I giustizialisti italiani, eufemismo di “manettari al servizio dei magistrati”, ci saranno rimasti male: il marciatore Alex Schwazer è stato assolto dall’accusa di essersi dopato. Ma, ancora più significativo, il magistrato ha dichiarato che l’atleta azzurro è stato incastrato. Ed i veri colpevoli, dunque, sono i vertici dello sport e dell’atletica in particolare.
La sentenza non restituirà al campione gli anni migliori per la pratica sportiva. Anni rubati da chi voleva eliminarlo, trasformandolo nel capro espiatorio per un mondo che di pulito ha sempre meno. E il doping è l’arma migliore per colpire gli avversari – anche sotto l’aspetto geopolitico – salvando immancabilmente gli amici.

Si chiudono gli occhi in alcuni casi, in altri si spalancano. Si vietano le gare agli atleti che hanno la bandiera scomoda, si tollera di tutto e di più se si gareggia sotto il vessillo “giusto”. Non è più sport, è business e spesso è molto di peggio. Le Olimpiadi di Atlanta hanno rappresentato il simbolo di questa negazione dello spirito sportivo. Non giochi olimpici ma giochi della Coca Cola.

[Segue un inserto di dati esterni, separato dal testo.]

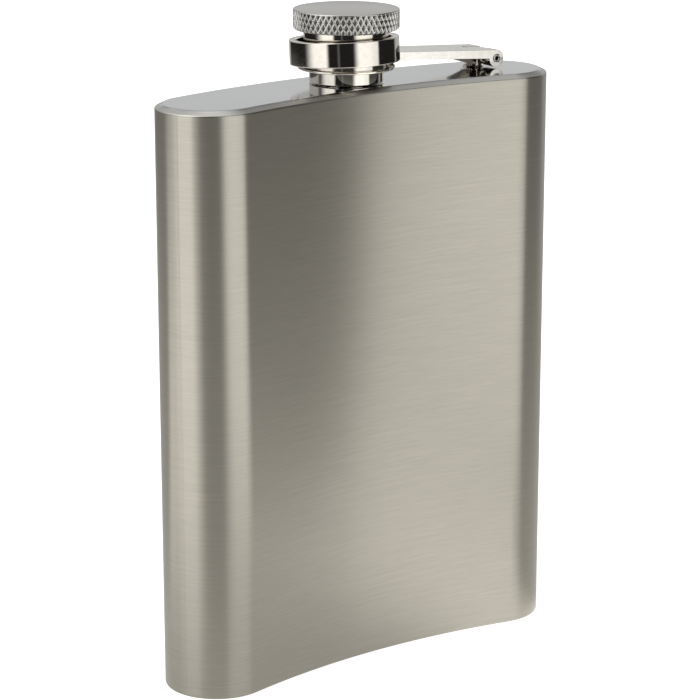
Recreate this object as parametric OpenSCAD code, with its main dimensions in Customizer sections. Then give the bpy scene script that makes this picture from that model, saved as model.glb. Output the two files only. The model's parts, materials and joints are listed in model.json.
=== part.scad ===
/* [Body] */
// Width across the two rounded ends
body_w = 94; // [85:1:110]
// Thickness between the hollow face and the bulged face
body_t = 22; // [20:0.5:26]
// Height of the body from the base to the top plate
body_h = 121.3; // [100:0.1:150]
// How far the middle of the body bows out from its rounded ends
bow = 4; // [3:0.25:6]
// Thickness of the wrapped sheet
sheet_t = 0.5; // [0.4:0.1:0.8]
// Thickness of the top and bottom plates
plate_t = 0.8; // [0.6:0.1:1.2]
// Height lost over the bevel of the top plate
bevel_drop = 0.8; // [0.5:0.1:1.2]
// Width of the bevel of the top plate
bevel_w = 1.6; // [1:0.1:2.2]
// Width of the weld bead that closes the wrapped sheet
seam_w = 0.8; // [0.6:0.1:1.2]
// Angle of the weld from the middle of the rounded end, towards the hollow face
seam_angle = 9; // [-20:1:20]

/* [Neck] */
// Inner diameter of the neck, where a funnel goes in
neck_bore_d = 9.2; // [8:0.2:9.6]
// Outer diameter of the neck at the root of its thread
neck_d = 10.8; // [10.6:0.1:11]
// Height of the neck above the top plate
neck_h = 7.6; // [6:0.1:7.8]

/* [Cap] */
// Diameter over the knurl
head_d = 21.7; // [20.5:0.1:22.3]
// Height of the knurled head
head_h = 4.1; // [3.5:0.1:5]
// Height of the head's underside above the top plate
head_z = 11.05; // [10.8:0.05:11.5]
// Diameter of the waist that the ring runs on
waist_d = 17.5; // [17:0.1:17.8]
// Diameter of the flange that keeps the ring on the waist
flange_d = 20; // [19.8:0.1:20.4]
// Diameter of the skirt below the flange
skirt_d = 15.3; // [14.3:0.1:16]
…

Schwazer ha pagato un prezzo spropositato dopo essere stato davvero colpevole in un caso. Ma ha pagato quando, sotto la direzione ed il controllo di un tecnico severo e rigoroso come Donati, si era rimesso i nuovi carreggiata con impegno ed onestà.
Però le anime belle del politicamente corretto si erano scagliate contro l’atleta. Perché le anime belle non vedono il business, non vedono arbitraggi indecenti, non vedono ignobili favoritismi. Bisogna credere ai giudici, agli arbitri, ai dirigenti. Bisogna accettare verdetti scandalosi, squalifiche mirate ed assoluzioni vergognose. In atletica, nel ciclismo, nel calcio, nel pugilato, nel pattinaggio, nei tuffi. C’è solo l’imbarazzo della scelta.

E poi ci si stupisce se, in Italia, il ministero allo Sport era stato affidato a chi, per sua stessa ammissione, di sport non sapeva assolutamente nulla.